Diakogiannis’ latest app, Picme, came in response to that problem.
“The new app strikes a balance between being interactive without forcing people to be online at the same time,” he said. “After you match on Picme, you can take snapshots, tag them with text and hit send.”
Picme takes inspiration from Snapchat insofar as its photo-based format while its “card swiping” feature follows the Tinder model. Diakogiannis said these details were consistent with his goal to produce an interactive app without completely reinventing the wheel.
“Picme was a hybrid of my idea for Spark,” he said. “You get to see people and interact with them on a more personal level without changing the dating model that’s already worked.”
The video below shows how the app works in real time.
The long, grueling process
Diakogiannis had a computer science degree, but this didn’t mean he knew how to build an app.
The UConn alumnus read a 1,000-page textbook on computer systems. He sat learned the ins and outs of programming for iOS, Apple’s mobile operating system which powers many of the company’s devices, including the iPhone and iPod Touch. He learned new programming languages, formal languages which are used to implement algorithms and provide instructions for computers.
These tasks and others amounted to a full-time commitment of approximately 11 hours per day, and sometimes more, to complete Picme.
Diakogiannis then faced the app’s review process for Facebook. This meant creating his own LLC and submitting business documents to become a Facebook-verified business. Then he signed a contract promising not to misuse user data.
Apple came next.
“Apple has a large set of rules you must adhere by when submitting to the app store. I didn’t have a ‘Sign in with Apple’ button the first time I submitted the app and they rejected me,” Diakogiannis said. “I had to completely change the login system to get it to work with both Facebook and Apple.”

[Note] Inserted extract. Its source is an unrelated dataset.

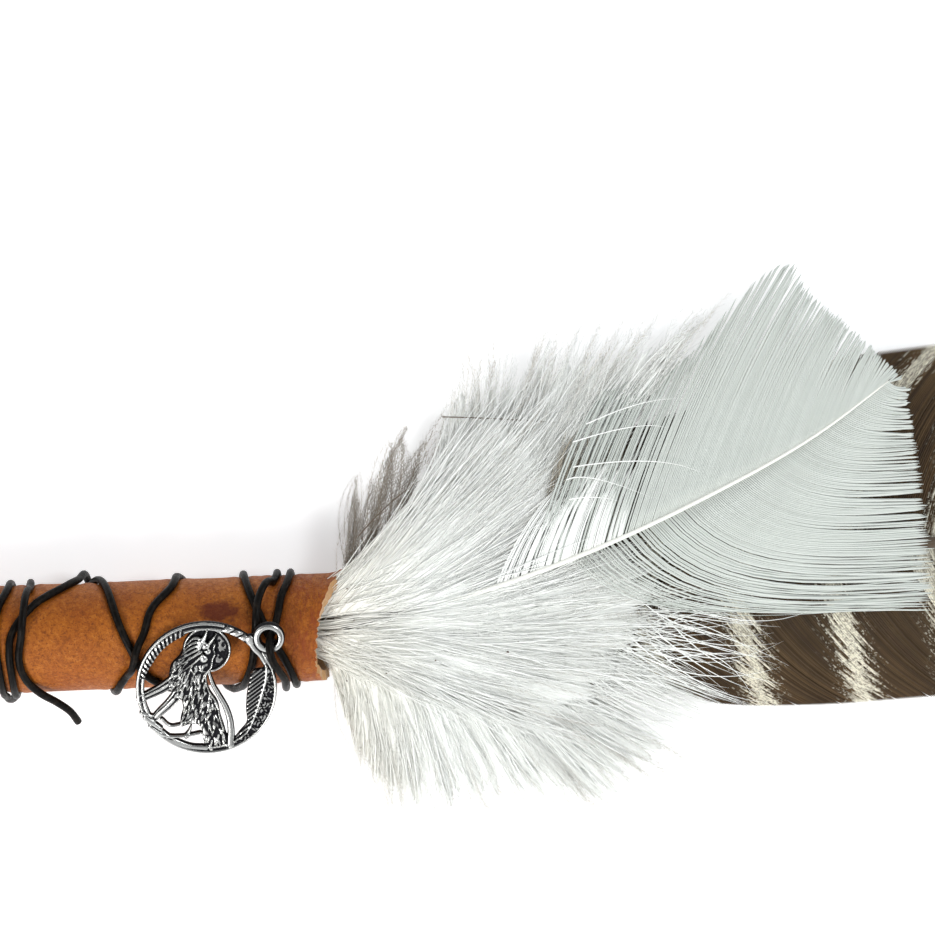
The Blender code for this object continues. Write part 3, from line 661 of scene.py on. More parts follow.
only(leather)
bpy.ops.object.mode_set(mode="EDIT")
bpy.ops.mesh.select_all(action="SELECT")
bpy.ops.mesh.normals_make_consistent(inside=False)
bpy.ops.object.mode_set(mode="OBJECT")
middle_face = leather.data.polygons[0]
outwards = np.array(middle_face.center) - world([0, 0, AXIS_HEIGHT])
if middle_face.normal[1] * outwards[1] + middle_face.normal[2] * outwards[2] < 0:
    bpy.ops.object.mode_set(mode="EDIT")
    bpy.ops.mesh.flip_normals()
    bpy.ops.object.mode_set(mode="OBJECT")
leather.data.materials.append(grain_finish())
leather.data.materials.append(suede_finish())
wall = leather.modifiers.new("leather thickness", "SOLIDIFY")
wall.thickness = LEATHER_THICKNESS * MM
wall.offset = -1
wall.use_even_offset = True
wall.material_offset = 1
wall.material_offset_rim = 1
bpy.ops.object.modifier_apply(modifier=wall.name)
bpy.ops.object.shade_smooth_by_angle(angle=math.radians(50))
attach(leather, "root")
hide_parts("leather_wrap")
print("the leather has", len(leather.data.polygons), "faces")

# %% [markdown]
# ## The cord
# Round black leather cord with a slight gloss. It is a long cylinder cut into short stretches, wound along
# its route. Its own creases make it a little uneven, and the cut end is pale inside.

# %% The cord


def cord_finish():
    material, tree, shader = plain_finish("black_cord_leather", 0.36, specular=0.08)
    places = object_places(tree)
    scuffs = noise(tree, places, 1100.0, 4.0, 0.7)
    color = mixed(tree, ramp(tree, scuffs, 0.5, 0.72), (0.003, 0.0025, 0.002), (0.018, 0.013, 0.009))
    tree.links.new(color, shader.inputs["Base Color"])
    tree.links.new(ramp(tree, scuffs, 0.35, 0.7, 0.28, 0.55), shader.inputs["Roughness"])
    bump(tree, shader, scuffs, 0.12, 0.8)
    return material


def cut_end_finish():
    material, tree, shader = plain_finish("cord_cut_end", 0.85, specular=0.2)
    fuzz = noise(tree, object_places(tree), 3000.0, 2.0)
    tree.links.new(mixed(tree, fuzz, (0.42, 0.33, 0.24), (0.20, 0.14, 0.10)), shader.inputs["Base Color"])
    return material


rng = np.random.default_rng(4)
unevenness = np.convolve(rng.normal(0, 1, len(cord_route)), np.ones(5) / 5, "same") * 0.035
from_axis = unit((cord_route - (0, 0, AXIS_HEIGHT)) * (0, 1, 1))
places, triangles, step = along_route(
    straight_stem(10, *CORD_CUTS), cord_route, CORD_RADIUS * (1 + unevenness), from_axis
)
cord = piece_from("black_cord", places, triangles, cord_finish())
cord.data.materials.append(cut_end_finish())
last = len(cord_route) - 1
for face in cord.data.polygons:
    if all(step[index] >= last for index in face.vertices):
        face.material_index = 1
        face.use_smooth = False
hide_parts("binding_cord")

# %% [markdown]
# ## The charm
# The charm is one silver casting with dark recesses: a ring with an eye for the cord, and inside it a
# howling wolf before a moon, bare branches and a small feather. It is a common figure, drawn here as lines
# and outlines of its own. Each adds to a height over the ring's plane. A fine flat grid is cut to the
# drawing's outline, extruded to a thickness, and its front raised to those heights.
# Places are millimetres from the ring's centre.

# %% The charm's drawing
RING_MIDDLE, RING_HALF_WIDTH = 12.45, 0.8
EYE_CENTRE, EYE_MIDDLE, EYE_HALF_WIDTH = (12.2, 9.6), 2.28, 0.72
MOON_CENTRE, MOON_RADIUS = (0.5, 7.7), 4.55
WOLF = [
    (0.0, 10.0), (0.7, 9.6), (1.5, 10.0), (2.2, 8.9), (1.9, 8.0), (2.1, 7.1), (1.6, 5.9), (1.3, 4.3),
    (0.4, 3.1), (0.2, 1.4), (0.6, -0.3), (2.0, -2.9), (2.4, -5.5), (3.1, -8.4), (3.3, -12.0), (2.0, -12.4),
    (-0.6, -12.3),
    (-1.1, -10.5), (-1.8, -7.5), (-2.8, -7.1), (-5.2, -7.6), (-5.2, -6.1), (-4.6, -3.5), (-5.2, -1.8),
    (-5.8, -1.7), (-6.9, 0.4), (-6.9, 2.6), (-6.3, 5.1), (-4.7, 6.8), (-3.9, 8.3), (-3.0, 9.5), (-1.6, 10.6),
]
SMALL_FEATHER = [
    (9.1, 3.3), (7.7, -0.6), (7.2, -4.5), (7.1, -7.5), (5.9, -8.9), (4.6, -10.9), (7.0, -10.9), (9.9, -8.4),
    (12.0, -5.1), (12.7, -1.7), (12.8, 1.7), (11.6, 4.4), (10.9, 3.6),
]
SNOUT = [(-0.9, 8.7), (-0.2, 9.6), (0.2, 10.3), (0.8, 11.9)]
JAW = [(0.6, 8.6), (1.4, 9.5), (2.4, 10.9)]
THROAT = [
    (2.3, 10.6), (2.1, 8.9), (1.8, 8.0), (2.0, 7.1), (1.5, 5.9), (1.2, 4.4), (0.2, 3.1), (0.1, 1.2),
    (0.6, -0.7), (1.9, -3.2), (2.2, -5.5), (2.8, -8.5),
]
MANE = [
    [(-0.6, 10.2), (-1.8, 10.2), (-3.4, 8.9)], [(-0.7, 9.6), (-2.2, 9.2), (-3.8, 7.9)],
    [(-0.8, 8.9), (-2.4, 8.3), (-4.3, 7.0)], [(-0.8, 8.2), (-2.4, 7.4), (-4.8, 6.0)],
    [(-0.6, 7.5), (-2.2, 6.5), (-4.8, 4.9)], [(-0.3, 6.8), (-1.8, 5.5), (-4.2, 3.8)],
]
BARS = [
    # line, half width at its start and end, height
    ([(-5.6, 2.0), (-8.7, 0.1), (-10.9, -0.9), (-12.6, -1.7)], 1.15, 0.75, 0.25),
    ([(-5.4, -1.1), (-7.3, -3.1), (-9.0, -4.6), (-10.6, -6.2)], 1.1, 0.65, 0.20),
    (
        [(0.6, 3.2), (1.2, 0.8), (2.3, -1.6), (3.4, -4.0), (4.0, -6.2), (4.2, -8.4), (4.0, -11.5)],
        0.35, 0.75, 0.30,
    ),
    ([(-12.4, -4.5), (-10.4, -5.1)], 0.45, 0.25, 0.35),
    ([(-11.7, -5.5), (-9.0, -7.7)], 0.6, 0.45, 0.45),
    ([(-11.0, -7.3), (-8.2, -9.2), (-5.0, -9.5), (-1.6, -9.0)], 0.35, 0.35, 0.35),
    ([(-8.7, -5.9), (-7.2, -7.3), (-5.0, -7.1)], 0.35, 0.3, 0.30),
    ([(-3.2, -7.4), (-3.6, -8.5), (-4.3, -9.6)], 0.15, 0.55, 0.20),
    ([(-8.0, -9.9), (-5.7, -11.0), (-3.8, -11.6), (-0.6, -12.0)], 0.45, 0.55, 0.25),
    ([(8.7, 9.5), (9.8, 9.0), (10.8, 8.2)], 0.9, 0.9, 0.35),
    ([(8.9, 8.9), (9.4, 7.7), (10.6, 6.0), (11.4, 4.4)], 0.8, 0.3, 0.30),
]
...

“It was extremely difficult, but I got it done with the help of my amazing family and friends,” Diakogiannis said. “I don’t know what I would do without them.”
Inspired by family
“The moment I decided to pursue entrepreneurship was a very difficult time for me,” Diakogiannis said. “My pappou on my mother’s side, who helped raise me, was bedridden with dementia. I felt hopeless and extremely hurt and sad.”
But seeing his grandfather during his final days motivated the young entrepreneur, who said he started thinking that “life was too short” not to take a risk by developing an app.
“I wanted to swing for the fences and hopefully hit a home run,” Diakogiannis said. “I wanted to make my grandfather proud of me, so he could look down at me and smile, saying ‘I’m proud I took my family to America, the country of opportunity.'”
Diakogiannis, who was his late grandfather’s first grandchild, said the two shared a “special bond” that shaped him as an individual.
“Pappou took me everywhere with him just to get me out of the house and spend some quality time together. He was the man who first took our family to America from Rhodes, Greece in 1969,” he said. “He was always proud to be an American and he loved this country.”
Diakogiannis said that one day he hopes to sell his app and pay off his parents’ business.
“My parents have been working hard for almost 30 years in the dry cleaning and tailoring business,” he said. “They instilled that same hard work ethic in me. I want to be able to give them a break after all these years and help them retire.”